The opening phase of the season was incredible – my team won their first 15 games in all competitions, and won my first 12 Premier League matches – including a 4-0 away win against Arsenal and solid wins over Chelsea, Man City, Southampton, Swansea and Stoke. They say the number 13 can be unlucky – well, my 13th fixture was away – to Manchester United.
The details of the match are lost to the sands of computer code, but I was helpless as my team were crushed 5-1. Shortly thereafter, Stoke put Liverpool out of the League Cup. Was my season becoming unstuck?
It certainly wasn’t in Europe. I had topped my Champions League group, dropping just two points in the process. Crushing wins over Sunderland (6-1), Fulham (3-0), Villa (3-0), and Leicester (7-0) sandwiched a 1-0 defeat to fierce local rivals Everton – setting up what was to become a theme of away defeats to Man Utd and Everton, season in, season out.
As the season wore on I would avenge my Old Trafford thrashing by dishing out a 4-1 hammering to Utd, and whilst my memory of the details is hazy, I do remember a thrilling 3-2 away win over Sunderland – Harry Kane grabbing a very late winner as the title race heated up.
I would end up achieving something I hadn’t expected – I guided Liverpool to the league title, in only my second season in charge! This would be Liverpool’s 19th title, but this was not the final accomplishment of the season.

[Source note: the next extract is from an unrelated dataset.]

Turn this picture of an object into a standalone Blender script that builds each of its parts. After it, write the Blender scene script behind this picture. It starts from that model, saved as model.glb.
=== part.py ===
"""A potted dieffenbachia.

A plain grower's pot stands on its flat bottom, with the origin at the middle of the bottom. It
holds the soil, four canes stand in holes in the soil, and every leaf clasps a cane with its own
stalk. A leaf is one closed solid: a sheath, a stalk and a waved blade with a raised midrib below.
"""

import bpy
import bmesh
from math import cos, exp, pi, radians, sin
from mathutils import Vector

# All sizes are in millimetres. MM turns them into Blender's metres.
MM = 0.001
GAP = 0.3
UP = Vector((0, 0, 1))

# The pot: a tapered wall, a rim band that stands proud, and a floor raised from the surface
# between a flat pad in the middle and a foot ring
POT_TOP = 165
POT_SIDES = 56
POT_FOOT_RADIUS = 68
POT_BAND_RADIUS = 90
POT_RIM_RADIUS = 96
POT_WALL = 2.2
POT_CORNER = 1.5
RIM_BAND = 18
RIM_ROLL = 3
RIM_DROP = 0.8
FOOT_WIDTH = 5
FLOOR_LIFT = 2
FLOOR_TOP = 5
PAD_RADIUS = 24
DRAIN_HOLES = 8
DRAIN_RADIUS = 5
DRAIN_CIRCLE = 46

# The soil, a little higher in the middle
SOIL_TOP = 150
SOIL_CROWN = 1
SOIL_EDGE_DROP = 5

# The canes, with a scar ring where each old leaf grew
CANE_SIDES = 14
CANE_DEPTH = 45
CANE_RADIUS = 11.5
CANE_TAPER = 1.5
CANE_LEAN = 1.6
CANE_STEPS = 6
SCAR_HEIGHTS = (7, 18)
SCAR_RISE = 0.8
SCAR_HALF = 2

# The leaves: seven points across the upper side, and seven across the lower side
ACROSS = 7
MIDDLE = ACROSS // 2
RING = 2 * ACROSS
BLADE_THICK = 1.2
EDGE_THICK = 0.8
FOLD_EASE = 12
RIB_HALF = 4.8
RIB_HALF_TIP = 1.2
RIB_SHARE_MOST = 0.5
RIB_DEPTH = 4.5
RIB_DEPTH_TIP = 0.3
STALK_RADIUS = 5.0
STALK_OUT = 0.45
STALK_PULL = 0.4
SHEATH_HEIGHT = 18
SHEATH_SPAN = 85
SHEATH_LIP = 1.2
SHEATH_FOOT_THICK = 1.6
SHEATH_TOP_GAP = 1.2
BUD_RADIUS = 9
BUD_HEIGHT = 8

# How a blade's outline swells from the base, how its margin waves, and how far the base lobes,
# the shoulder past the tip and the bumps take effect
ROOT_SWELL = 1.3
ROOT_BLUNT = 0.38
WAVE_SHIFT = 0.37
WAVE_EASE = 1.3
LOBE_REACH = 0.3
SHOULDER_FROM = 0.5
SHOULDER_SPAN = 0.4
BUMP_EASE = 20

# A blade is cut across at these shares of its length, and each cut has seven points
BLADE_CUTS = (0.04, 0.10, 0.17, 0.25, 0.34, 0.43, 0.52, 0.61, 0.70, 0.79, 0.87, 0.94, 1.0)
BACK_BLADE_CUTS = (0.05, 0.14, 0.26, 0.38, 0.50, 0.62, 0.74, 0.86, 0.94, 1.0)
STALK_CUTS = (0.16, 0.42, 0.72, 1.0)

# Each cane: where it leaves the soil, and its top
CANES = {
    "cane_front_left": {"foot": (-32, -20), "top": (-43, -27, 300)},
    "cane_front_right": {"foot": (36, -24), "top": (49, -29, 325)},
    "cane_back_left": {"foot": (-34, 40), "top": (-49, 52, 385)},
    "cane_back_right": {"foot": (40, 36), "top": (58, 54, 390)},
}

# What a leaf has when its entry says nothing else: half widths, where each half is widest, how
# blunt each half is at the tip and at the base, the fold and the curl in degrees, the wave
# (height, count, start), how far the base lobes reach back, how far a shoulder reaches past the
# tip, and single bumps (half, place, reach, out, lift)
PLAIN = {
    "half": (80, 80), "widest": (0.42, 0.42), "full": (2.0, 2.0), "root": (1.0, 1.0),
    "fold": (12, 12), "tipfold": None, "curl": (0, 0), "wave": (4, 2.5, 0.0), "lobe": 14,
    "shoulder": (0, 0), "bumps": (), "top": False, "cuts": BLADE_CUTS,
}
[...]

I mentioned earlier that I’d comfortably qualified from my Champions League group, and my form in the knockout stages was impressive. Liverpool dispatched Olympkais, FC Porto and Marseille to reach the final – held at Wembley. My opponents? Manchester City.
I won, 2-1, thanks to a last-minute-of-extra-time goal from Rossi. Needless to say, I was pretty pleased! A Premiership and Champions League double hadn’t been on the cards – I’d been hopeful of being involved at the sharp end of Both competitions, but to win both of them? I hadn’t conceived such an idea in my wildest fantasies.